As one of the most popular cottage sports, wakeboarding has grown immensely over the past decade or so. In fact, an entire culture has grown around the sport, taking it from the lakes of Muskoka all the way to the X Games. So how do you start your wakeboarding career? Below, we’ve outlined everything a beginner needs to know.
The essentials are a boat, a tow-rope, a PFD, a wakeboard, a driver, and a spotter. The wakeboard you choose will influence how quickly you learn. Wakeboards for beginners are generally priced for recreational users and feature rockers, and shapes that will help you learn. Your local wakeboard retailer can point you in the right direction.
Do you need to take lessons to learn to wakeboard? Well if you, the driver, or anyone else with you has never done it before, then the answer is probably yes. A trained instructor will help you avoid any dangerous situations and have you riding with proper technique and form. They can even teach you how to fall correctly.
If this is your first board sport, you’ll need to figure out which foot goes first. To determine this, stand on dry land and have someone push you from behind. Whichever foot goes forward first is your front foot. If your right foot goes forward you’re ‘goofy.’ If you’re left goes forward you’re regular.
Once you’ve determined your stance, mount your bindings accordingly. Your bindings should be about shoulder-width apart with your back foot a bit closer to the tail of the board. Your local retailer should also be able to help you mount your bindings according to your ability, size, and stance.
Before you get on the water, establishing hand signals with the driver and spotter is essential. The signals should be clear—especially for stopping. While you can come up with your own unique set of signals, here are a few universal ones, so you can be sure everyone is on the same page.
The spotter will communicate your directions to the driver, so the driver can keep his eyes on the water ahead.
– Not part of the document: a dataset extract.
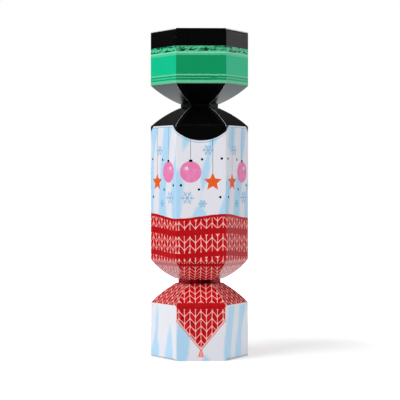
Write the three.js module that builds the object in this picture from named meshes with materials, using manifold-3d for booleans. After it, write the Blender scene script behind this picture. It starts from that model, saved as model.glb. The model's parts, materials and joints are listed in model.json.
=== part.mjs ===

While dock starting is a great way to avoid cold water, generally, deep water starts are easier for beginners.
Once you’re in the water with your PFD, your wakeboard, and the tow-rope in your hands, it’s time to start wakeboarding. Lean back so you’re floating with your PFD. Your board should be perpendicular to the rope and between you and the boat. When you’re ready, signal the driver to start slowly. Keep your arms straight as you are pulled forward. The pressure against the board will allow you to get into a starting position; keep your knees bent into your chest, then slowly push your front foot toward the boat. As the boat picks up speed, remain in a crouched position, and begin shifting your weight to your front foot. Be sure to keep the front of the board above the water. As the board planes on top of the water, rise to the standing position by extending your legs, but keep a slight bend in your knees once you’re up. Staying low and standing up slowly will help you get the feel for wakeboarding.
Once you feel balanced and confident, try turning by leaning onto your toe edge, or your heel edge—and don’t be afraid to fall!
Instructors of just about any sport will tell you that if you aren’t falling, you aren’t learning. Falling while wakeboarding is inevitable. The key is to let go of the rope when you do and have faith that your PFD will keep you afloat. The next step is to make sure you get up and try again!